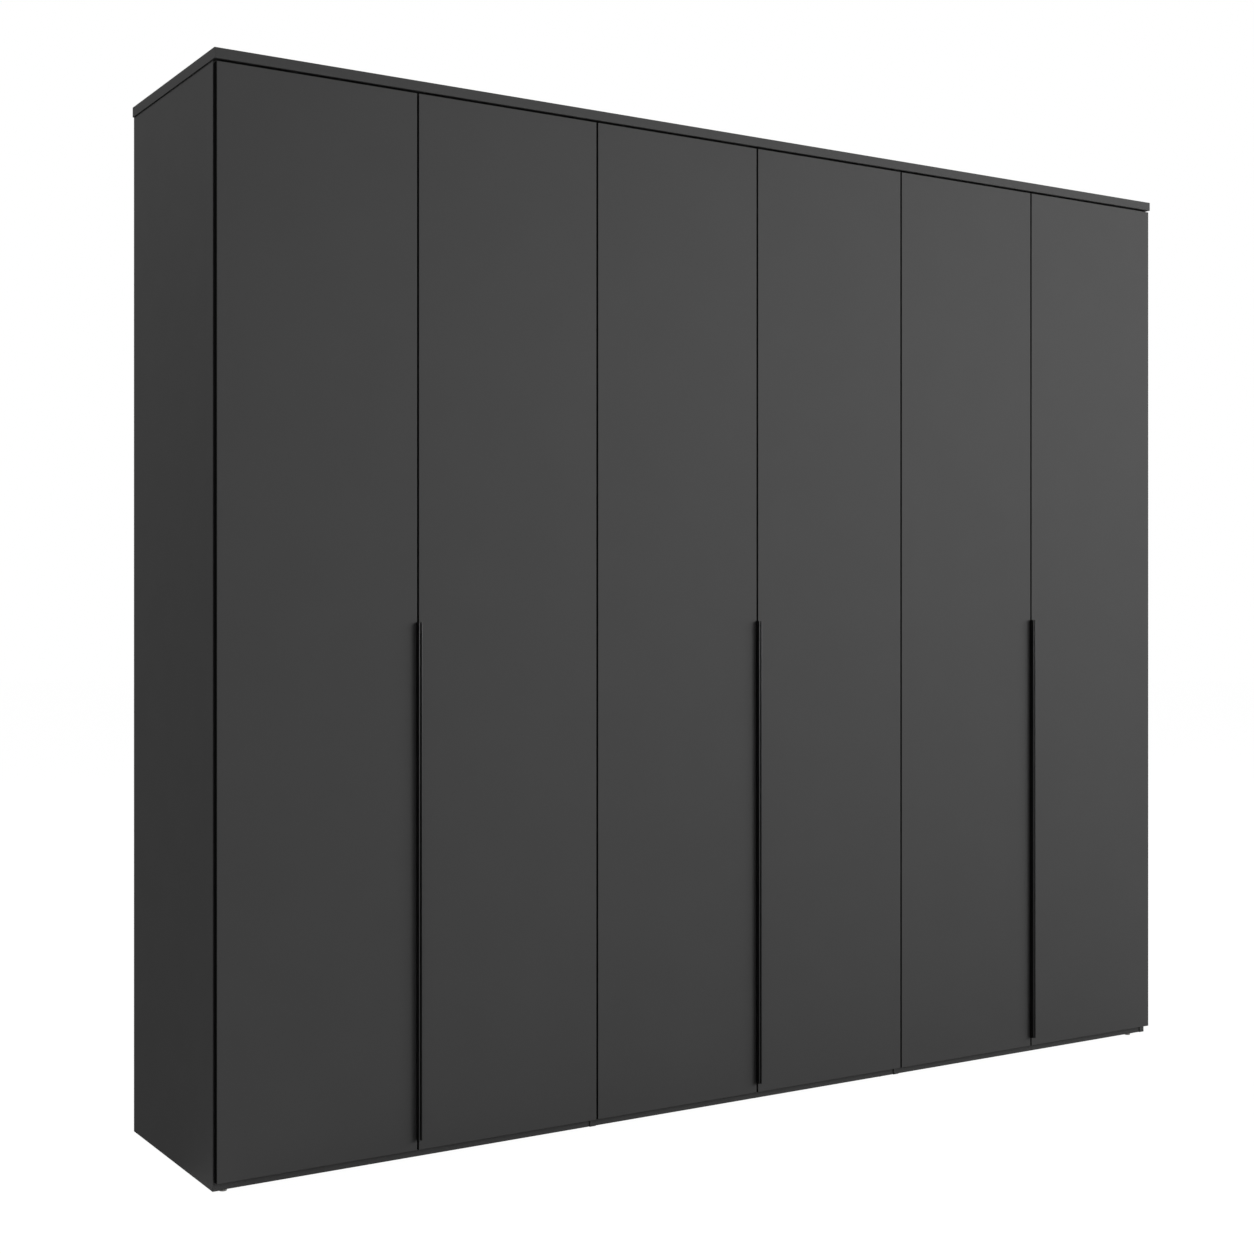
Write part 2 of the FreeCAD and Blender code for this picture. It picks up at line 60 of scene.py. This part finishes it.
def linear(hex_colour):
    """An sRGB hex colour as the linear values that a shader wants."""
    parts = [int(hex_colour[i:i + 2], 16) / 255 for i in (1, 3, 5)]
    return tuple(c / 12.92 if c <= 0.04045 else ((c + 0.055) / 1.055) ** 2.4 for c in parts) + (1.0,)


def add(tree, kind, inputs, out=0, **settings):
    """Adds a shader node and gives one of its outputs. Inputs are values, or the outputs that feed them."""
    node = tree.nodes.new(kind)
    for name, value in settings.items():
        setattr(node, name, value)
    for name, value in inputs.items():
        if isinstance(value, bpy.types.NodeSocket):
            tree.links.new(value, node.inputs[name])
        else:
            node.inputs[name].default_value = value
    return node.outputs[out] if node.outputs else None


def blank(name):
    """An empty material: (material, its tree, the object's own coordinates, its own normal)."""
    material = bpy.data.materials.new(name)
    material.use_nodes = True
    tree = material.node_tree
    tree.nodes.clear()
    place = tree.nodes.new("ShaderNodeTexCoord")
    return material, tree, place.outputs["Object"], place.outputs["Normal"]


def surfaced(material, inputs):
    """Closes a material with its surface."""
    tree = material.node_tree
    shader = add(tree, "ShaderNodeBsdfPrincipled", inputs)
    add(tree, "ShaderNodeOutputMaterial", {"Surface": shader})
    return material


def finish_with(node_names, material):
    """Gives CAD nodes their finish."""
    for name in node_names:
        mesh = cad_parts[name].data
        mesh.materials.clear()
        mesh.materials.append(material)


def layered(tree, colour, *layers):
    """A colour with others laid over it, each given as (mask, colour)."""
    for mask, over in layers:
        colour = add(tree, "ShaderNodeMix", {0: mask, 6: colour, 7: over}, 2, data_type="RGBA")
    return colour


def facing(tree, normal, directions):
    """1 where the object's own surface looks along any of the directions, else 0."""
    mask = 0.0
    for direction in directions:
        along = add(tree, "ShaderNodeVectorMath", {0: normal, 1: direction}, "Value",
                    operation="DOT_PRODUCT")
        here = add(tree, "ShaderNodeMath", {0: along, 1: 0.9}, operation="GREATER_THAN")
        mask = add(tree, "ShaderNodeMath", {0: mask, 1: here}, operation="MAXIMUM")
    return mask


def chipboard_colour(tree, here):
    """Pressed wood flakes of 3 mm in resin: every flake its own shade of tan."""
    flakes = add(tree, "ShaderNodeTexVoronoi", {"Vector": here, "Scale": 1 / CHIP_SIZE}, "Color")
    return layered(tree, linear("#8a6f4f"), (flakes, linear("#c2a67e")))


def linen_colour(tree, here, thread_axes):
    """A linen print: two crossing sets of uneven threads."""
    weave = 1.0
    for axis in thread_axes:
        threads = add(tree, "ShaderNodeTexWave",
                      {"Vector": here, "Scale": WAVE_BAND / LINEN_THREAD, "Distortion": 2.5,
                       "Detail": 2.0}, "Fac", bands_direction=axis)
        weave = add(tree, "ShaderNodeMath", {0: weave, 1: threads}, operation="MULTIPLY")
    return layered(tree, linear(LINEN_DARK), (weave, linear(LINEN_LIGHT)))


def melamine(name, linen_faces, raw_faces, thread_axes="XZ"):
    """Melamine faced chipboard: a hard satin paper whose fine pearl grain breaks up every highlight."""
    material, tree, here, normal = blank(name)
    cloud = add(tree, "ShaderNodeTexNoise", {"Vector": here, "Scale": 1 / PAPER_CLOUD})
    pearl = add(tree, "ShaderNodeTexNoise", {"Vector": here, "Scale": 1 / PEARL_GRAIN})
    return surfaced(material, {
        "Base Color": layered(tree, linear(GRAPHITE_DARK), (cloud, linear(GRAPHITE_LIGHT)),
                              (facing(tree, normal, linen_faces), linen_colour(tree, here, thread_axes)),
                              (facing(tree, normal, raw_faces), chipboard_colour(tree, here))),
        "Roughness": add(tree, "ShaderNodeMapRange", {"Value": pearl, "To Min": 0.56, "To Max": 0.64}),
        "Specular IOR Level": 0.2,
        "Normal": add(tree, "ShaderNodeBump", {"Height": pearl, "Strength": 0.06, "Distance": 0.15 * MM})})


finish_with(["side_panel_left"], melamine("melamine_left_side", [RIGHT], [BACK, DOWN], "YZ"))
finish_with(["side_panel_right"], melamine("melamine_right_side", [LEFT], [BACK, DOWN], "YZ"))
finish_with(["partition_left", "partition_right"],
            melamine("melamine_partitions", [LEFT, RIGHT], [BACK, DOWN], "YZ"))

# ------------------------------------------------------------------ floors, tops and hat shelves
# Boards of the same chipboard between the uprights. Both faces carry the linen print and the
# front edges are banded in graphite.

BAYS = ("left", "middle", "right")
finish_with([board + "_" + bay for board in ("floor_board", "top_board", "hat_shelf") for bay in BAYS],
            melamine("melamine_inner_boards", [UP, DOWN], [BACK], "XY"))

# ------------------------------------------------------------------ plinths and cover board
# Low plinths between the uprights and the 22 mm cover board screwed on from below, graphite
# on every face that shows.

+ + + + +

Requirements
Reproduce the whole listing word for word.

Problem solution
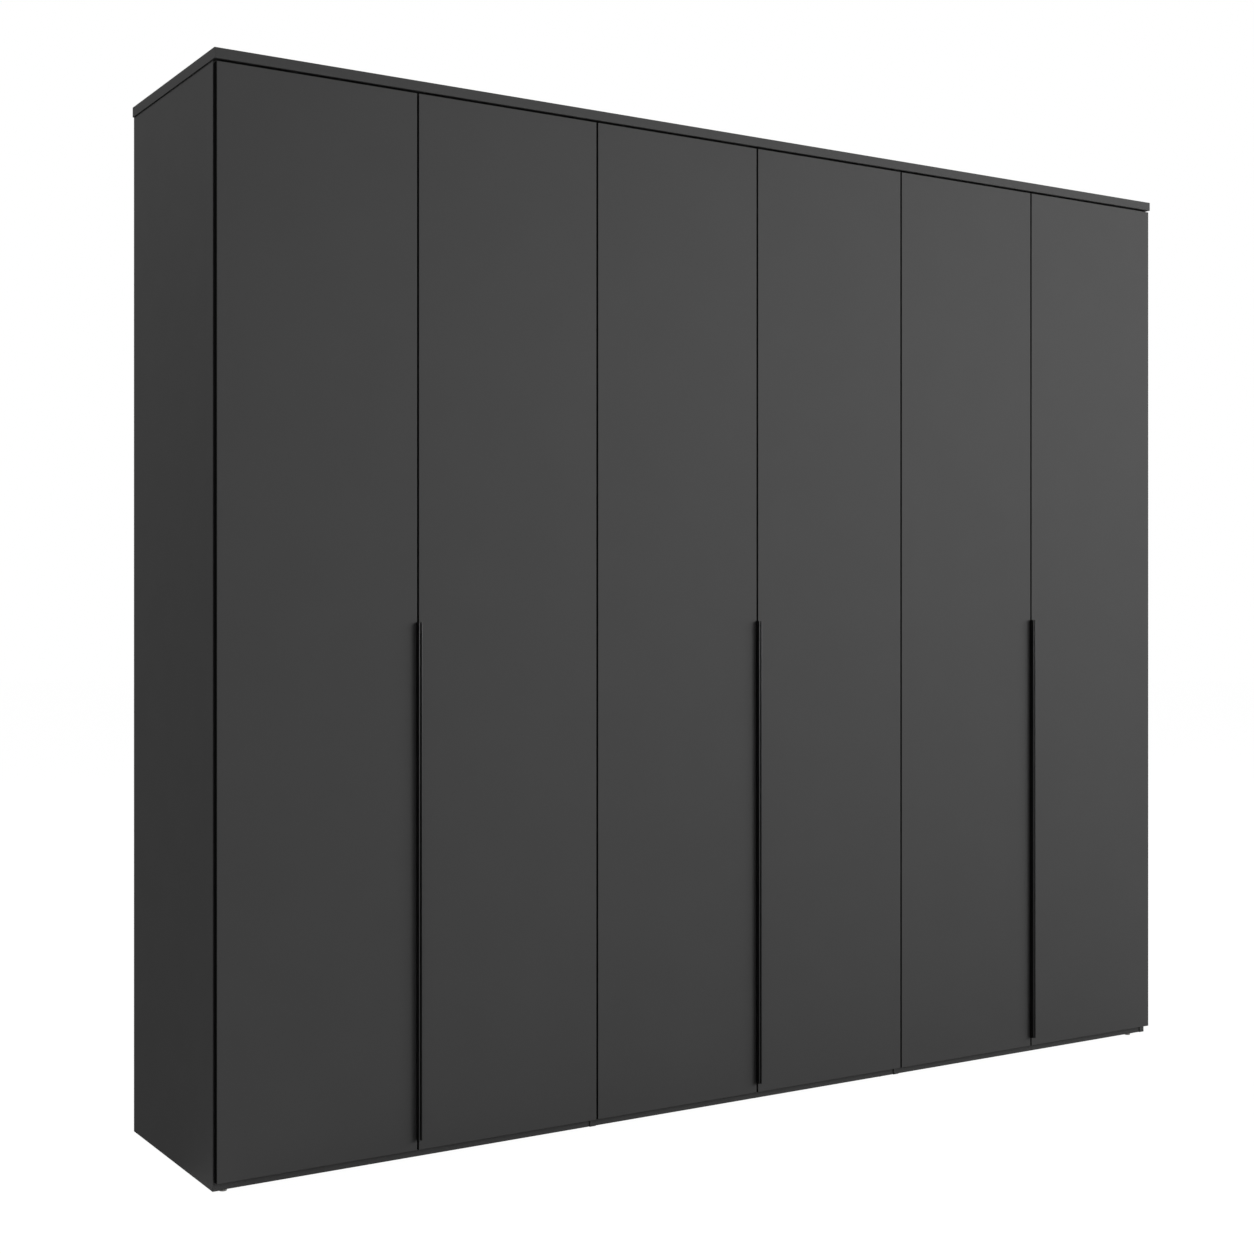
Write part 2 of the FreeCAD and Blender code for this picture. It picks up at line 60 of scene.py. This part finishes it.
def linear(hex_colour):
    """An sRGB hex colour as the linear values that a shader wants."""
    parts = [int(hex_colour[i:i + 2], 16) / 255 for i in (1, 3, 5)]
    return tuple(c / 12.92 if c <= 0.04045 else ((c + 0.055) / 1.055) ** 2.4 for c in parts) + (1.0,)


def add(tree, kind, inputs, out=0, **settings):
    """Adds a shader node and gives one of its outputs. Inputs are values, or the outputs that feed them."""
    node = tree.nodes.new(kind)
    for name, value in settings.items():
        setattr(node, name, value)
    for name, value in inputs.items():
        if isinstance(value, bpy.types.NodeSocket):
            tree.links.new(value, node.inputs[name])
        else:
            node.inputs[name].default_value = value
    return node.outputs[out] if node.outputs else None


def blank(name):
    """An empty material: (material, its tree, the object's own coordinates, its own normal)."""
    material = bpy.data.materials.new(name)
    material.use_nodes = True
    tree = material.node_tree
    tree.nodes.clear()
    place = tree.nodes.new("ShaderNodeTexCoord")
    return material, tree, place.outputs["Object"], place.outputs["Normal"]


def surfaced(material, inputs):
    """Closes a material with its surface."""
    tree = material.node_tree
    shader = add(tree, "ShaderNodeBsdfPrincipled", inputs)
    add(tree, "ShaderNodeOutputMaterial", {"Surface": shader})
    return material


def finish_with(node_names, material):
    """Gives CAD nodes their finish."""
    for name in node_names:
        mesh = cad_parts[name].data
        mesh.materials.clear()
        mesh.materials.append(material)


def layered(tree, colour, *layers):
    """A colour with others laid over it, each given as (mask, colour)."""
    for mask, over in layers:
        colour = add(tree, "ShaderNodeMix", {0: mask, 6: colour, 7: over}, 2, data_type="RGBA")
    return colour


def facing(tree, normal, directions):
    """1 where the object's own surface looks along any of the directions, else 0."""
    mask = 0.0
    for direction in directions:
        along = add(tree, "ShaderNodeVectorMath", {0: normal, 1: direction}, "Value",
                    operation="DOT_PRODUCT")
        here = add(tree, "ShaderNodeMath", {0: along, 1: 0.9}, operation="GREATER_THAN")
        mask = add(tree, "ShaderNodeMath", {0: mask, 1: here}, operation="MAXIMUM")
    return mask


def chipboard_colour(tree, here):
    """Pressed wood flakes of 3 mm in resin: every flake its own shade of tan."""
    flakes = add(tree, "ShaderNodeTexVoronoi", {"Vector": here, "Scale": 1 / CHIP_SIZE}, "Color")
    return layered(tree, linear("#8a6f4f"), (flakes, linear("#c2a67e")))


def linen_colour(tree, here, thread_axes):
    """A linen print: two crossing sets of uneven threads."""
    weave = 1.0
    for axis in thread_axes:
        threads = add(tree, "ShaderNodeTexWave",
                      {"Vector": here, "Scale": WAVE_BAND / LINEN_THREAD, "Distortion": 2.5,
                       "Detail": 2.0}, "Fac", bands_direction=axis)
        weave = add(tree, "ShaderNodeMath", {0: weave, 1: threads}, operation="MULTIPLY")
    return layered(tree, linear(LINEN_DARK), (weave, linear(LINEN_LIGHT)))


def melamine(name, linen_faces, raw_faces, thread_axes="XZ"):
    """Melamine faced chipboard: a hard satin paper whose fine pearl grain breaks up every highlight."""
    material, tree, here, normal = blank(name)
    cloud = add(tree, "ShaderNodeTexNoise", {"Vector": here, "Scale": 1 / PAPER_CLOUD})
    pearl = add(tree, "ShaderNodeTexNoise", {"Vector": here, "Scale": 1 / PEARL_GRAIN})
    return surfaced(material, {
        "Base Color": layered(tree, linear(GRAPHITE_DARK), (cloud, linear(GRAPHITE_LIGHT)),
                              (facing(tree, normal, linen_faces), linen_colour(tree, here, thread_axes)),
                              (facing(tree, normal, raw_faces), chipboard_colour(tree, here))),
        "Roughness": add(tree, "ShaderNodeMapRange", {"Value": pearl, "To Min": 0.56, "To Max": 0.64}),
        "Specular IOR Level": 0.2,
        "Normal": add(tree, "ShaderNodeBump", {"Height": pearl, "Strength": 0.06, "Distance": 0.15 * MM})})


finish_with(["side_panel_left"], melamine("melamine_left_side", [RIGHT], [BACK, DOWN], "YZ"))
finish_with(["side_panel_right"], melamine("melamine_right_side", [LEFT], [BACK, DOWN], "YZ"))
finish_with(["partition_left", "partition_right"],
            melamine("melamine_partitions", [LEFT, RIGHT], [BACK, DOWN], "YZ"))

# ------------------------------------------------------------------ floors, tops and hat shelves
# Boards of the same chipboard between the uprights. Both faces carry the linen print and the
# front edges are banded in graphite.

BAYS = ("left", "middle", "right")
finish_with([board + "_" + bay for board in ("floor_board", "top_board", "hat_shelf") for bay in BAYS],
            melamine("melamine_inner_boards", [UP, DOWN], [BACK], "XY"))

# ------------------------------------------------------------------ plinths and cover board
# Low plinths between the uprights and the 22 mm cover board screwed on from below, graphite
# on every face that shows.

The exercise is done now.